Note how many lines include the word "object", and give that number by itself.

--- Entries supplied ---

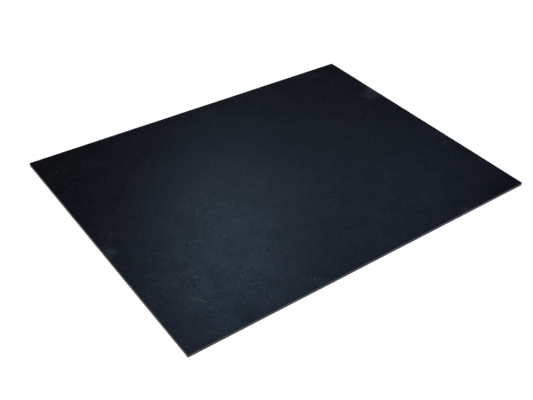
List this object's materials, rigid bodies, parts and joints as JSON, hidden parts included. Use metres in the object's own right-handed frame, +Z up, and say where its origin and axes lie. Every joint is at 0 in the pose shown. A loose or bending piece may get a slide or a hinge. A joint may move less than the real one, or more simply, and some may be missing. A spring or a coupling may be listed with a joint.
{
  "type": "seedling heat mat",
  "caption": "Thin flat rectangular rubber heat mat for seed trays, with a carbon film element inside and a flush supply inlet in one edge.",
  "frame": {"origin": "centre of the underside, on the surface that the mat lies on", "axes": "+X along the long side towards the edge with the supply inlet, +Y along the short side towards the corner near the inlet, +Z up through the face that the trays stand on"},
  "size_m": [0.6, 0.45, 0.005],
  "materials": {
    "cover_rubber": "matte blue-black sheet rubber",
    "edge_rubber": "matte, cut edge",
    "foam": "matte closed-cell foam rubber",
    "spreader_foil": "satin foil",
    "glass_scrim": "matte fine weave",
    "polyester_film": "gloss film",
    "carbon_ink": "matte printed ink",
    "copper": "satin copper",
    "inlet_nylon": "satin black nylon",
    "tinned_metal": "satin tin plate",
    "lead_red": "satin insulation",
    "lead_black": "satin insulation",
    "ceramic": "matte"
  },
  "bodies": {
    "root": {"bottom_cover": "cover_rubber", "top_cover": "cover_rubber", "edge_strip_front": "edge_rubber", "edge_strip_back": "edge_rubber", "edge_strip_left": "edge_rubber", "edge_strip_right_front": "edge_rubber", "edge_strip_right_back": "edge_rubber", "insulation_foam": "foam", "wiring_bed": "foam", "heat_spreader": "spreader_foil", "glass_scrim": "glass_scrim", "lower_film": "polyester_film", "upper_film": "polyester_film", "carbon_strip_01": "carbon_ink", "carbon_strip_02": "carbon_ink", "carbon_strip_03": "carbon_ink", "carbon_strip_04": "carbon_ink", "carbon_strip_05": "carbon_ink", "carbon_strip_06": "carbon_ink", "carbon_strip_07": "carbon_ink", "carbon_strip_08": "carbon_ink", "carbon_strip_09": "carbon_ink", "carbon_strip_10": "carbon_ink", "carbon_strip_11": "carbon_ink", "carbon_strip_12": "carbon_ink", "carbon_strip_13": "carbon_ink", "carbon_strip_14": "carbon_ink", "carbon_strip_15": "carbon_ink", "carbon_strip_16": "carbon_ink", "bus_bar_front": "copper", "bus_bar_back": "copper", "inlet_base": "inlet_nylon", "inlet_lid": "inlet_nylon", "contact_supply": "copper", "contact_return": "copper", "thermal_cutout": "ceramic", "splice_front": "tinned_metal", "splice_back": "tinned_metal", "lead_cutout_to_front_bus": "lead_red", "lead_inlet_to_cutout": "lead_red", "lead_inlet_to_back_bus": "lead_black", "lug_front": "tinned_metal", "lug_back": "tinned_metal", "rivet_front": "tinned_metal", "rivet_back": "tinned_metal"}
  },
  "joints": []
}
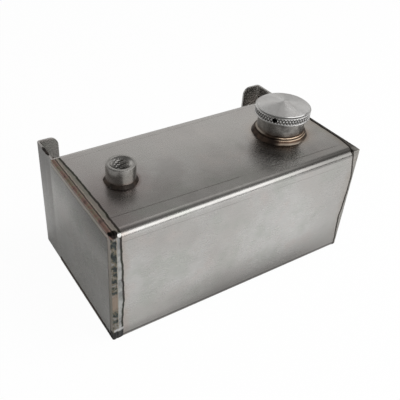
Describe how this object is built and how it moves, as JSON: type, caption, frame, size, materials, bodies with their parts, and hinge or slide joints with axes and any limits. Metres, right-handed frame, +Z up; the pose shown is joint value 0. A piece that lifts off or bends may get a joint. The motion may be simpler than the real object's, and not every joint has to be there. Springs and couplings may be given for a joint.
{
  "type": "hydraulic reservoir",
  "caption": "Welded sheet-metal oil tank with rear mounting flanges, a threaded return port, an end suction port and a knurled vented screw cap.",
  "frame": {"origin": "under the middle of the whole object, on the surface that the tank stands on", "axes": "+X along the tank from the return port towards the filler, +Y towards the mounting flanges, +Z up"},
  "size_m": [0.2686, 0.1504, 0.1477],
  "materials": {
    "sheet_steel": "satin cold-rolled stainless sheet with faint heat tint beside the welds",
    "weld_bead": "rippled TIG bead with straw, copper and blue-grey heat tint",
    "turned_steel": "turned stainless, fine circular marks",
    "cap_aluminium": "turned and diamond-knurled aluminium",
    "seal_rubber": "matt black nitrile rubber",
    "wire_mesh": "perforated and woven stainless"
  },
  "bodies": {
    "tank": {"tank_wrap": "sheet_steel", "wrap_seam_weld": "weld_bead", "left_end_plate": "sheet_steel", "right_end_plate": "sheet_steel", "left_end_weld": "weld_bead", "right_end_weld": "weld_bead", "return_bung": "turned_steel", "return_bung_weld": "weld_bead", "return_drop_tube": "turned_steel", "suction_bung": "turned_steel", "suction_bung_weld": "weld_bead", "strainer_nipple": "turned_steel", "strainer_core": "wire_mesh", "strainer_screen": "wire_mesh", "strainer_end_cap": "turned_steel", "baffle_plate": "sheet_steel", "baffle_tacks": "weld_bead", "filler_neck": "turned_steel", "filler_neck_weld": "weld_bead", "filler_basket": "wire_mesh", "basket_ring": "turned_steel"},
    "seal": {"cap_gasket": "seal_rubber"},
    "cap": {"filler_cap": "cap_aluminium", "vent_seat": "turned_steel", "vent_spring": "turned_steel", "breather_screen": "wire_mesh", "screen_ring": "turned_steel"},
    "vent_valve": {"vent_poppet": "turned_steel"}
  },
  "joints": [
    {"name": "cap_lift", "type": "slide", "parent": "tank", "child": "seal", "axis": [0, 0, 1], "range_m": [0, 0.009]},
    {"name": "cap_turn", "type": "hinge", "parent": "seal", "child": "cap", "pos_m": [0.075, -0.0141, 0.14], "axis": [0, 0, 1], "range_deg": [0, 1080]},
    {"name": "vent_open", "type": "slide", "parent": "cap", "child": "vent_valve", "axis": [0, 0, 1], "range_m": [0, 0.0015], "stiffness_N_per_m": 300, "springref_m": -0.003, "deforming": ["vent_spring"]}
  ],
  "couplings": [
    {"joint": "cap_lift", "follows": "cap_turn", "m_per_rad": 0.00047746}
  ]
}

---

• _Exercise response_:
3